В городах вроде Вороньего Края суеверные жители видели в тераторнах вестников беды: появление этой птицы – крайне дурной знак, хуже просто не придумаешь. И репутация за этими злобными хищниками закрепилась весьма скверная. Кое-кто утверждал, будто своими глазами видел, как три-четыре тераторна, сбившись в стаю, валили наземь взрослого саблезубого кота. По счастью, на побережье тераторна в небе увидишь нечасто; они терпеть не могут туманов и предпочитают прозрачный воздух горных лугов.

– По мне, так твари не из самых приятных, – признался Оливер. – Честно скажу: я лично предпочитаю дроздов и малиновок.

– Готов поспорить еще на пятьдесят гиней, что тераторны их тоже предпочитают, – криво улыбнулся Марк.

В памяти Оливера на мгновение всплыл образ тераторна: эту птицу молодой человек некогда видел в «Странных странностях»: огромное черное туловище вроде как у грифа, кармазинно-красная голова и шея, широкие крылья, зловещий острый клюв и когти, бездушный взгляд холодных глаз…

– Не красавец, нет, – пробормотал он себе под нос.

– Это ты про меня? – осведомился Марк, на мгновение отвлекшись от капитанских обязанностей.

– Как можно!

– А почему бы, собственно, и нет? Мой дражайший, без вести сгинувший папочка, помимо всего прочего, завещал мне еще и потрясающую внешность!

– По-моему, ты малость преувеличиваешь.

– Дорогой мой Нолл, я всего лишь режу правду-матку. Ты ведь признаешь, что я – отнюдь не первый красавец мира… и не первый красавец Талботшира… и, Господом клянусь, далеко не первый красавец Шильстон-Апкота!

С этими словами сквайр отвернулся и рьяно принялся укладывать снасти. Оливер, сочтя за лучшее от дальнейшей дискуссии до поры воздержаться, не говоря ни слова, вновь взялся за румпель.

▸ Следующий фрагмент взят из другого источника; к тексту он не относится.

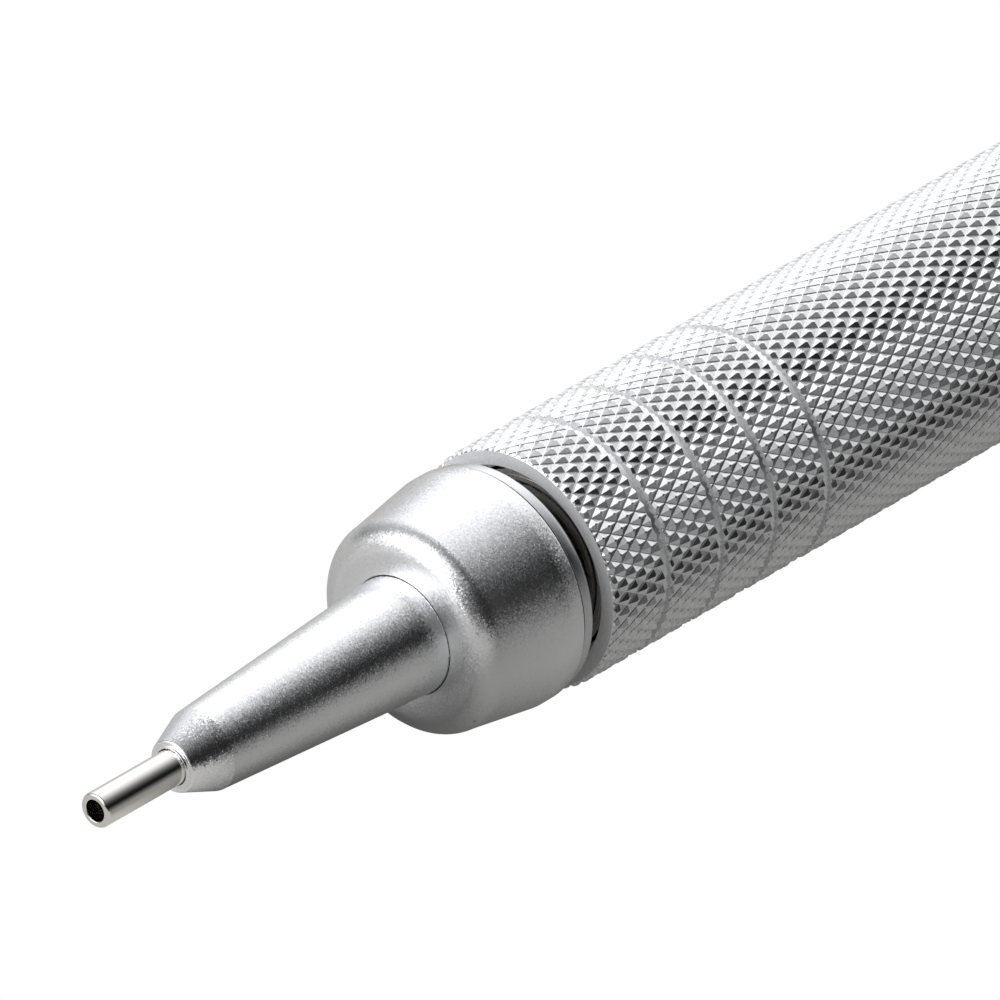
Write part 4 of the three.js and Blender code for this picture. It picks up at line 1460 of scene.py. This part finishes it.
    def _world(self) -> None:
        """White room whose light depends only on the direction about the pencil."""
        world = bpy.data.worlds.new("soft_room")
        world.use_nodes = True
        bpy.context.scene.world = world
        writer = TreeWriter(world.node_tree)
        way = writer.add("ShaderNodeSeparateXYZ", {0: writer.add("ShaderNodeTexCoord").outputs["Generated"]})
        about = writer.math("ARCTAN2", writer.math("MULTIPLY", way.outputs[1], -1.0), way.outputs[2])
        start, end = self.strips[0][0], self.strips[-1][0]
        share = writer.range(about, radians((start, end)), (0.0, 1.0))
        peak = max(v for _, v in self.strips)
        level = writer.ramp(share, [((d - start) / (end - start), tuple(v / peak * c for c in self.cool))
                                    for d, v in self.strips])
        behind = writer.math("MULTIPLY", writer.range(way.outputs[0], self.card_along, (0.0, 1.0)),
                             writer.range(about, radians(self.card_about), (0.0, 1.0)))
        white_here = (1 / peak, 1 / peak, 1 / peak, 1.0)
        level = writer.mix(writer.math("MULTIPLY", behind, self.card_level), level, white_here)
        low, high = self.rearwards[0][0], self.rearwards[-1][0]
        place = writer.range(way.outputs[0], (low, high), (0.0, 1.0))
        top = max(v for _, v in self.rearwards)
        share = writer.ramp(place, [((x - low) / (high - low), (v / top,) * 3) for x, v in self.rearwards])
        share = writer.math("MULTIPLY", share, top)
        plain = writer.range(way.outputs[0], *self.plain)
        side = writer.range(about, radians(self.shaped_about), (0.0, 1.0))
        shaped = writer.math("MULTIPLY", side, writer.math("SUBTRACT", share, plain))
        share = writer.math("ADD", plain, shaped)
        front = writer.range(way.outputs[0], self.front_along, (0.0, self.forwards))
        share = writer.math("ADD", share, front)
        strips = writer.add("ShaderNodeBackground", {
            "Color": level, "Strength": writer.math("MULTIPLY", share, peak)})
        white = writer.add("ShaderNodeBackground", {"Color": (1.0, 1.0, 1.0, 1.0), "Strength": 1.0})
        writer.show(strips, white, "ShaderNodeOutputWorld")


def main() -> None:
    logging.basicConfig(level=logging.INFO, format="%(message)s")
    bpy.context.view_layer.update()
    Studio().build()
    shop = Workshop()
    for assembly in (Nose, Shoulder, Grip, Mechanism, Barrel, Button, Leads):
        assembly(shop).build()
        LOG.info("%s is ready", assembly.__name__)
    bpy.context.view_layer.update()


if __name__ == "__main__":
    main()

К тому времени тупорылый медведь уже ушел с уступа. Скайлингденской усадьбы видно не было: она находилась по другую сторону мыса; зато на вершине взгляд различал в беспорядке разбросанные тут и там серые каменные плиты. Прежде Оливер этого всего не видел и теперь поневоле задумался, что бы это значило. Однако же пришлось ему до поры загнать любопытство в бутылку и закупорить его пробкой.

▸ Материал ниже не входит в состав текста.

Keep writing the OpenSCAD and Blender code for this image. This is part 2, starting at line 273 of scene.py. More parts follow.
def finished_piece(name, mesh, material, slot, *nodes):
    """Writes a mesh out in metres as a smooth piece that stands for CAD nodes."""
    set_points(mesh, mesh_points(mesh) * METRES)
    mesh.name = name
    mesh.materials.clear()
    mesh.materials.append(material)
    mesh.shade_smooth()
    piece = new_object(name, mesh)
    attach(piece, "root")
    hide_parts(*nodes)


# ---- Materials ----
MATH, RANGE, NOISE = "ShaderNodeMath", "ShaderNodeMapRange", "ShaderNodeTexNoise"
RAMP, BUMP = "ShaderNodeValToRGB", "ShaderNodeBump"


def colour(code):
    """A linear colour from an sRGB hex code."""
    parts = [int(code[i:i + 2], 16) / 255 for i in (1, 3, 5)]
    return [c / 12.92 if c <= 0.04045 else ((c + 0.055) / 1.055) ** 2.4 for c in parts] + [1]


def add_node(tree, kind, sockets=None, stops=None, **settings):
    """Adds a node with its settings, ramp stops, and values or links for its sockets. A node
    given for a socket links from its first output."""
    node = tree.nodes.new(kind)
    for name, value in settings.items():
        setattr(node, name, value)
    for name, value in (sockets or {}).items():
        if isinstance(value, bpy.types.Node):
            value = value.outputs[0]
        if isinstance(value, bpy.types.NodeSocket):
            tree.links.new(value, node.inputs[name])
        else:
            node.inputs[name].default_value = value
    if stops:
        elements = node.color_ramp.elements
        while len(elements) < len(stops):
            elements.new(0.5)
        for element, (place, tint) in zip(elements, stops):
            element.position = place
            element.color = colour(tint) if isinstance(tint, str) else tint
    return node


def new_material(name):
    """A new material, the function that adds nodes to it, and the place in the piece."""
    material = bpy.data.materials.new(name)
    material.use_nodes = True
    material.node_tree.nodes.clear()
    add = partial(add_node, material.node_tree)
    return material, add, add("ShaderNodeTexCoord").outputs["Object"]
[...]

Между тем не на шутку разыгрался аппетит, так что молодой человек то и дело бросал алчные взгляды на плетеную корзинку.

– Странный он, право, этот священник, – как бы невзначай обронил Марк, глядя, как паруса наполняются свежим ветром.

– О да. Унылая чета; нельзя же так хандрить, ежели уж ты на отдыхе. Как тебе кажется, это ведь какие-нибудь приезжие?

Марк прокручивал в уме эту и другие версии, когда наконец заметил, как Оливер искоса поглядывает на корзинку. Капитан смягчился; так что путешественники причалили к берегу, встали на якорь и вытащили снедь на свет Божий.

– Повезло нам, что это не наш почтенный викарий. А то на меня он реагирует несколько болезненно. – Марк отхлебнул кофе, однако, прежде чем приступить к сандвичу, извлек из него половину содержимого и бросил лохматому песику.

– Это еще почему?

– Да он считает, я ему мало внимания уделяю. Ну, то есть не его преподобию лично, сам понимаешь, а приходу. Я ведь не только хозяин Далройда, но и держатель бенефиция Шильстон-Апкота, и член приходского самоуправления, и благотворитель, пополняющий приходскую казну, точно так же, как испокон веков поступали мои благородные и славные предки. Да, Нолл, мы здесь и впрямь холим и лелеем своих духовных пастырей. А чего ради? Да ради одной-единственной исключительной привилегии: чтобы каждое воскресное утро тебя призывали к ответу и сурово отчитывали за неподобающий образ мыслей, а потом наставляли, как смиренно молить о прощении самозваного «любящего» Бога. Так вот, скажу я тебе, что по большей части все это – сущая ахинея! Черт побери все эти моления да доктрины! Если доверчивые олухи в здешнем приходе принимают этот вздор за чистую монету, так милости просим – вот только пусть тогда сами радеют о своем священнике и его нуждах, а людей здравомыслящих от этого всего избавят!

– Похоже, во взглядах своих ты весьма тверд.

– И взгляды эти вполне рациональны; голос здравого смысла – вот что они такое; любой разумный человек это поймет. Дивлюсь я, что ты со мной не согласен.

Оливер нахмурился. Еще со времен Солтхеда он подозревал о диссидентских настроениях своего друга, но то, что он услышал, не лезло ни в какие ворота!

– Полагаю, не кто иной, как ты, в качестве держателя бенефиция рекомендовал мистера Скаттергуда на должность. Стало быть, твое доброе о нем мнение несколько переменилось.